Menurut JPU, Yufrida Selan awalnya direkrut oleh tersangka Martha Kaligula dan dititipkan ke kantor PJTKI milik tersangka Putriana Novitasari. Selanjutnya, atas perintah Eduard Leneng, Martha bertemu dengan tersangka Gostar Moses Bani, salah satu PNS di Kantor Imigrasi Klas 1A Kupang guna mengurus dokumen keberangkatan korban.

"Pemalsuan dokumen itu atas saran Eduard Leneng. Eduard juga juga sebagai sponsor keberangkatan TKI lain, Fridolina Usbatan," kata JPU.

Perbuatan terdakwa, menurut JPU, melanggar Pasal 4 dan Pasal 102 (1)A UU No 39 Tahun 2004 tentang penempatan tenaga kerja. Sementara, penasehat hukum tersangka, Samuel Haning mengatakan tidak mengajukan esepsi.

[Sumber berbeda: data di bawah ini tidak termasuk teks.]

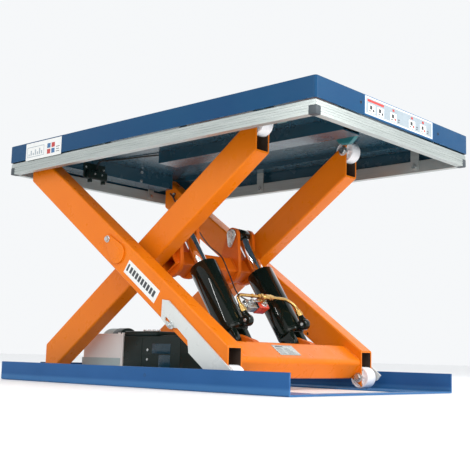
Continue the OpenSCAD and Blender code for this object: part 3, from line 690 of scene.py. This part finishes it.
pk = Piece("rod_pin_keeper_plates", "inner_frame", "zinc", "zinc_steel", ["rod_pin_keepers"])
for side in (-1, 1):
    y = side * CYL_Y_MM - 45
    pk.plate(link_outline((122, 43), 20, (98, 18), 9.5, 20), y - 5, y - 0.2, INNER, r=1.0, seg=3)
    pk.lathe([(y - 8.5, 0), (y - 8.5, 11), (y - 7.6, 12), (y - 4, 12)],
             INNER @ Matrix.Translation((0.122, 0, 0.043)), "Y", 40)
    pk.hexagon((98, -(y - 5), 18), 6.2, 3.5, INNER @ Matrix.Scale(-1, 4, Y), "Y")
pk.done()

# ---------------------------------------------------------------- cylinders

# along the stroke: the barrel's top, its end and the foot pivot
top_s, end_s, foot_s = 165.0, 415.0, 446.7
BARREL, CHEEK, ROD = 46, 25, 20
for side, word in ((-1, "near"), (1, "far")):
    m = cyl(side)
    p = Piece("barrel_" + word + "_tube", "barrels", "black_gloss", "black_paint",
              ["barrel_" + word] + (["barrel_glands"] if side > 0 else []), angle=30)
    p.lathe([(top_s + 1, 20.1), (top_s, 21.5), (top_s, 26), (top_s + 1.2, 27), (top_s + 1.2, 38.5), (top_s, 39.5),
             (top_s, 43.8), (top_s + 0.8, 45.2), (top_s + 2.4, BARREL), (end_s - 15, BARREL),
             (end_s - 13.5, BARREL), (end_s - 12.5, 45.4), (end_s - 11.5, BARREL), (end_s - 2.4, BARREL),
             (end_s - 0.8, 45.2), (end_s, 43.6), (end_s, 0)], m, "X", 96)
    cheek = [(end_s - 1, -CHEEK)]
    cheek += [(foot_s + CHEEK * sin(pi * i / 24), -CHEEK * cos(pi * i / 24)) for i in range(25)]
    cheek.append((end_s - 1, CHEEK))
    for y0, y1 in ((-36.5, -12.5), (12.5, 36.5)):
        p.plate(cheek, y0, y1, m, r=3.5, seg=4)
    for end in (-1, 1):
        em = m @ Matrix.Translation((foot_s * MM, 0, 0)) @ Matrix.Scale(end, 4, Y)
        p.lathe([(36, 13.5), (38, 13.5), (38.8, 12.6), (38.8, 0)], em, "Y", 36)
    p.weld_bead((end_s - 0.5, -37, 24), (end_s - 0.5, 37, 24), 2.6, m)
    p.weld_bead((end_s - 0.5, -37, -24), (end_s - 0.5, 37, -24), 2.6, m)
    for k in (0.25, 0.75):
        p.lathe([(top_s - 0.4, 0), (top_s - 0.4, 2.2), (top_s + 1.5, 2.2)],
                m @ Matrix.Translation((0, 0.0325 * cos(2 * pi * k), 0.0325 * sin(2 * pi * k))), "X", 12)
    p.done()

    p = Piece("piston_rod_" + word + "_bar", "rods", "chrome", "chrome_rod", ["piston_rod_" + word])
    p.lathe([(20, ROD - 0.8), (24, ROD), (238, ROD), (240, ROD - 1)], m, "X", 80)
    p.done()
    p = Piece("rod_eye_" + word, "rods", "black_gloss", "black_paint")
    p.lathe([(-25, 12.1), (-25, 21), (-24, 23.2), (-22, 24), (22, 24), (24, 23.2), (25, 21), (25, 12.1)],
            m, "Y", 64, closed=True)
    p.lathe([(14, 20.5), (21, 22.5), (25, 22), (27.5, 20.2)], m, "X", 48)
    p.done()

    p = Piece("port_block_" + word, "barrels", ["black_gloss", "zinc", "brass"], "black_paint",
              ["hydraulic_ports"] if side > 0 else ())
    at = m @ Matrix.Translation((0.413, 0, 0.063))
    p.lathe([(-11, 0), (-11, 14), (-10, 16.8), (-7, 18), (7, 18), (10, 16.8), (11, 14), (11, 0)], at, "Y", 48)
    p.box((396, -10.5, 38), (415, 10.5, 60), m, r=3, seg=3)
    p.lathe([(384, 9), (392, 10), (400, 12)], m @ Matrix.Translation((0, 0, 0.066)), "X", 32)
    p.lathe([(-13, 0), (-13, 4.6), (-12.4, 5.4), (-10.5, 5.6)], at, "Y", 24, 1)
    p.lathe([(-11.6, 8.5), (-12, 8), (-12, 7), (-11.4, 6.4)], at, "Y", 32)
    p.hexagon((371, 0, 66), 10.5, 13, m, "X", 2)
    p.hexagon((361, 0, 66), 8.4, 10, m, "X", 2)
    p.done()

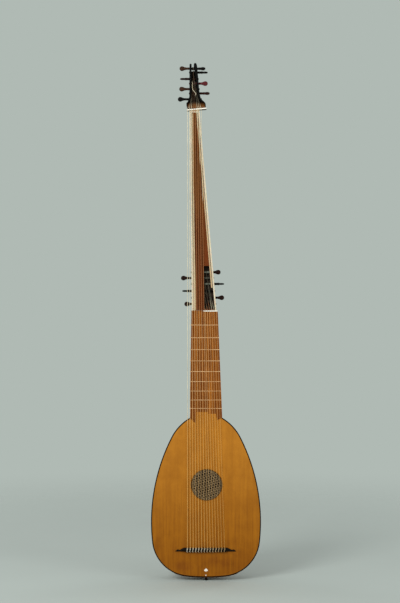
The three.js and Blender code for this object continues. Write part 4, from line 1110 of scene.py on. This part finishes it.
class THEORBO_OT_neck(PieceOperator, bpy.types.Operator):
    """Builds the veneered neck, the striped fingerboard and the short white nut"""
    bl_idname = "theorbo.neck"
    bl_label = "Neck"

    def execute(self, context):
        rings = []
        for z in steps(NECK_JOINT + GAP, NECK_TOP, 24):
            left, right = neck_edges(z)
            middle, half, deep = (left + right) / 2, (right - left) / 2, neck_back(z) - BELLY_THICK - SEAT
            rings.append([(middle + half * math.cos(t), BELLY_THICK + GAP + (deep + GAP) * math.sin(t), z)
                          for t in steps(0, math.pi, 44)])
        Shape().loft(rings).piece("veneered_neck", "neck", "neck")
        below_nut, nut_left = LOWER_NUT - GAP, LOWER_NUT_ENDS[0] - 0.2
        outline = [(-NECK_HALF, NECK_JOINT), *BEARDS, (NECK_HALF, NECK_JOINT), (neck_edges(below_nut)[1], below_nut),
                   (nut_left, below_nut), (nut_left, NECK_TOP), (neck_edges(NECK_TOP)[0], NECK_TOP)]
        board = Shape().slab(outline, 0.0, BELLY_THICK + 0.1, 0.18)
        board.piece("striped_fingerboard", "board", "fingerboard")
        make_nut("white_nut", LOWER_NUT_ENDS, LOWER_NUT + NUT_WIDTH / 2, BELLY_THICK, 0.0, range(1, FINGERED + 1),
                 "lower_nut", lowered=(-4.0, -2.7))
        return {"FINISHED"}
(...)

Yufrida Selan, lahir di Tupan TTS, 19 Juli 1997. Keluarga Yufrida berasal dari Desa Tupan, RT 03/RW 02, Kecamatan Batu Putih, Kabupaten Timor Tengah Selatan. Frida direkrut secara ilegal ke Malaysia pada tanggal 02 september 2015.

Pada 15 Juli 2016, jenazah Frida sampai ke ke rumah orangtua dalam keadaan tak bernyawa. Ketika keluarga korban melihat kondisi jenazah dengan melihat foto, ada banyak jahitan menutup kulit.

Keluarga Frida, Metu Selan lalu melaporkan ke Polsek Amanuban Barat/ Batu Putih. Diikuti dengan pemeriksaan jenazah oleh Petugas Polres TTS dan RSUD Soe, TTS.

Data dan tanda-tanda fisik menunjukkan bahwa jenazah tersebut adalah Yufrida Selan, tapi pada paspor yang dikeluarkan oleh Imigrasi Kupang, tertulis nama Melinda Sapay, Tuasene 15 Juli 1994.

Dugaan kuat, Frida adalah korban perdagangan orang dan anggota tubuhnya diambil atau diperjualbelikan.